FEIE vs. FTC comparison
|
Factor |
FEIE (Form 2555) |
FTC (Form 1116) |
|
Maximum benefit |
Exclude $130,000 (2025) |
Unlimited credit available |
|
Income types |
Earned income only |
All income types |
|
Best for |
Low-tax countries, income under $130K |
High-tax countries, any income level |
|
Carryforward |
No carryforward |
10-year carryforward |
|
IRA contributions |
Reduces IRA eligibility |
Preserves IRA eligibility |
|
Complexity |
Simpler |
More complex |
|
Future flexibility |
Limited |
More flexible |
When to use FEIE
Use FEIE if you live in a low/no-tax country (UAE, Singapore, Qatar, Monaco), your foreign-earned income is under $130,000, you want simpler tax filing, or you don't have significant passive income.
When to use FTC
Use FTC if you live in high-tax country (UK, France, Germany, Canada, Australia), your income exceeds $130,000, you have significant passive income (dividends, interest, capital gains), you want to preserve IRA contribution eligibility, or you expect to return to US soon (can use carried-forward credits).
Combining FEIE and FTC
You can use both strategies together, which is often optimal for high earners. Exclude first $130,000 with FEIE (Form 2555), then claim FTC on remaining income (Form 1116), allocate foreign taxes proportionally, and use FTC only on non-excluded income.

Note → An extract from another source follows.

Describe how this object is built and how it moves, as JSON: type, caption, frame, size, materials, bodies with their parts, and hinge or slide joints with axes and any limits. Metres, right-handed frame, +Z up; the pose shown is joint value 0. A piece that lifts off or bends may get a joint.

Example: Earning $200,000 in France
- Exclude $130,000 with FEIE (no tax)
- Remaining $70,000 subject to US tax
- French tax on $200,000: $70,000 total
- Allocate French tax: $45,500 on excluded portion (can't use), $24,500 on included $70,000 (can use for FTC)
- US tax on $70,000: approximately $10,000
- Claim FTC: $10,000 (limited to US tax)
- Excess FTC: $14,500 (carry forward)
- Result: $0 US tax owed, plus $14,500 credits for future
Common Foreign Tax Credit mistakes to avoid
Several common errors reduce your Foreign Tax Credit or create IRS problems:
- Not claiming FTC at all: Many expats don't realize they can claim FTC, especially if also using FEIE. You can claim FTC on income not excluded by FEIE.

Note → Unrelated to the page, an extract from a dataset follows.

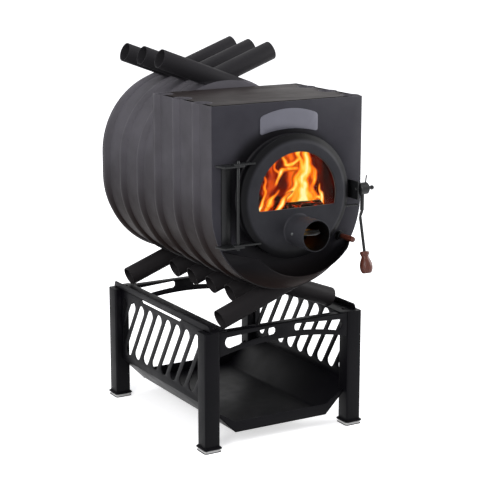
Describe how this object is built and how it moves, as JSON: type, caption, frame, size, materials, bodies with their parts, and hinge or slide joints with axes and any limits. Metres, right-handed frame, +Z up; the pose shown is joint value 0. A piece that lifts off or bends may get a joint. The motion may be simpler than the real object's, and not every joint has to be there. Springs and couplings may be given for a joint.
{
  "type": "wood cookstove",
  "caption": "Round-bellied wood cookstove walled with bent air tubes, flat cook top, round glazed door and lever latch, on a legged stand with a log tray.",
  "frame": {"origin": "on the floor under the middle of the whole object", "axes": "+Z up, the door faces -Y, +X to the right of a person facing the door"},
  "size_m": [0.56, 1.0074, 1.1569],
  "materials": {
    "wall_steel": "warm dark grey heat-proof paint, satin",
    "plate_steel": "dark grey heat-proof paint, satin",
    "cook_top_steel": "brownish grey heat-proof paint, satin",
    "cast_parts": "black cast iron and bar, matt",
    "bare_plate": "light grey metal, left blank",
    "handle_wood": "turned reddish-brown wood, oiled",
    "window_glass": "clear heat-proof glass",
    "seal_rope": "dark glass-fibre rope",
    "stand_steel": "black powder coat, satin"
  },
  "bodies": {
    "stove": {"tube_right_1": "wall_steel", "tube_right_2": "wall_steel", "tube_right_3": "wall_steel", "tube_right_4": "wall_steel", "tube_right_5": "wall_steel", "tube_right_6": "wall_steel", "tube_left_1": "wall_steel", "tube_left_2": "wall_steel", "tube_left_3": "wall_steel", "tube_left_4": "wall_steel", "tube_left_5": "wall_steel", "tube_left_6": "wall_steel", "casing_right_front": "wall_steel", "casing_left_front": "wall_steel", "casing_right_rear": "wall_steel", "casing_left_rear": "wall_steel", "divider_plate": "wall_steel", "front_plate": "plate_steel", "door_collar": "plate_steel", "rear_plate": "plate_steel", "flue_spigot": "plate_steel", "ash_lip": "plate_steel", "cook_top": "cook_top_steel", "grate": "cast_parts", "baffle_plate": "cast_parts", "hinge_bracket": "cast_parts", "hinge_rod": "cast_parts", "latch_bracket": "cast_parts", "latch_pin": "cast_parts", "air_slide_guide": "cast_parts", "arched_plate": "bare_plate", "leg_front_left": "stand_steel", "leg_rear_left": "stand_steel", "leg_front_right": "stand_steel", "leg_rear_right": "stand_steel", "rail_left": "stand_steel", "rail_right": "stand_steel", "apron_front": "stand_steel", "apron_rear": "stand_steel", "side_panel_left": "stand_steel", "side_panel_right": "stand_steel", "log_tray": "stand_steel"},
    "door": {"door_pan": "plate_steel", "door_seal": "seal_rope", "window_gasket": "seal_rope", "window_glass": "window_glass", "window_retainer": "plate_steel", "air_tube": "plate_steel", "door_lug_upper": "cast_parts", "door_lug_lower": "cast_parts", "door_tongue": "cast_parts"},
    "air_flap": {"air_flap": "cast_parts"},
    "latch": {"latch_lever": "cast_parts", "latch_handle": "handle_wood"},
    "air_slide": {"air_slide_rod": "cast_parts", "air_slide_pull": "handle_wood"},
    "flue_damper": {"flue_damper": "cast_parts"}
  },
  "joints": [
    {"name": "door_hinge", "type": "hinge", "parent": "stove", "child": "door", "pos_m": [-0.19, -0.3857, 0.75686], "axis": [0, 0, -1], "range_deg": [0, 110]},
    {"name": "latch_lever_hinge", "type": "hinge", "parent": "stove", "child": "latch", "pos_m": [0.23, -0.3967, 0.75986], "axis": [-1, 0, 0], "range_deg": [0, 100]},
    {"name": "air_flap_hinge", "type": "hinge", "parent": "door", "child": "air_flap", "pos_m": [0, -0.4467, 0.66086], "axis": [1, 0, 0], "range_deg": [0, 90]},
    {"name": "air_slide_pull_out", "type": "slide", "parent": "stove", "child": "air_slide", "axis": [0, -1, 0], "range_m": [0, 0.009]},
    {"name": "flue_damper_hinge", "type": "hinge", "parent": "stove", "child": "flue_damper", "pos_m": [0, 0.4437, 0.96286], "axis": [1, 0, 0], "range_deg": [0, 90]}
  ]
}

- Claiming FTC on excluded income: If you exclude income with FEIE, you cannot claim FTC on taxes paid on that same income. Must allocate properly.
- Wrong income category: Mixing general and passive income creates calculation errors. Must separate categories and calculate independently.
- Forgetting withholding taxes: Foreign withholding taxes on dividends, interest, and other payments qualify for FTC. Many taxpayers forget to claim these.
- Not tracking carryforward credits: Unused credits expire after 10 years if not tracked and used. Create a tracking system to preserve these valuable credits.
- Using wrong exchange rate: Must convert foreign taxes to USD using the exchange rate on the date paid (cash method) or accrued (accrual method). Using year-end rate is incorrect.
- Not filing Form 1116 when required: Filing Form 1040 without attached Form 1116 when required creates IRS processing issues and delays.
- Claiming non-qualifying taxes: VAT, sales taxes, property taxes, and social security taxes don't qualify. Only income taxes qualify for FTC.
How NSKT Global Can Help with Foreign Tax Credit
NSKT Global specializes in Foreign Tax Credit calculations and optimization for Americans living abroad. Our comprehensive expat tax services ensure you maximize every dollar of available credits.
We provide complete FTC calculation and Form 1116 preparation by determining all qualifying foreign taxes paid, properly categorizing income (general vs. passive), calculating FTC limitations accurately, completing Form 1116 for all required categories, and maximizing your allowable credit.
We offer strategic FTC vs. FEIE analysis by evaluating which strategy produces better results for your situation, calculating combined FEIE + FTC approach for high earners, projecting multi-year tax impact of each strategy, and advising on optimal approach based on your income, location, and plans.
We handle carryback and carryforward management by tracking all unused foreign tax credits across multiple years, filing amended returns (Form 1040-X) to claim carryback credits, maintaining detailed carryforward schedules with expiration tracking, and ensuring credits are used in optimal order.
Whether you have straightforward foreign employment income or complex multi-country investment portfolios, our expertise ensures you claim every dollar of US foreign tax credit you're entitled to while maintaining full IRS compliance. Our specialized expat tax services help Americans abroad navigate the complexities of international taxation with confidence.
Frequently Asked Questions
Q: Can I claim both FTC and FEIE on the same income?
No. If you exclude income using FEIE, you can't also claim FTC on that excluded amount. That's double-dipping. But you can use FEIE for the first $130,000 and FTC for income above that—different income, not the same.
Q: Do I need to keep proof of foreign taxes paid?
Yes. Keep foreign tax returns, payment receipts, employer withholding statements, and bank records showing payments. The IRS foreign tax credit documentation requirements are strict—IRS may request proof during audit. Without documentation, they can disallow your credit.
Q: Can I claim FTC for foreign sales tax or VAT?
No. Only income taxes qualify for FTC. Can't credit VAT, sales tax, property tax, or customs duties. It must be tax specifically on income, war profits, or excess profits.
Q: What exchange rate should I use for foreign taxes?
Use IRS yearly average exchange rate for the tax year, found on IRS.gov. You can also use the daily exchange rate on the date you paid the tax. You can't cherry-pick favorable rates. Many expat tax services provide exchange rate conversion assistance.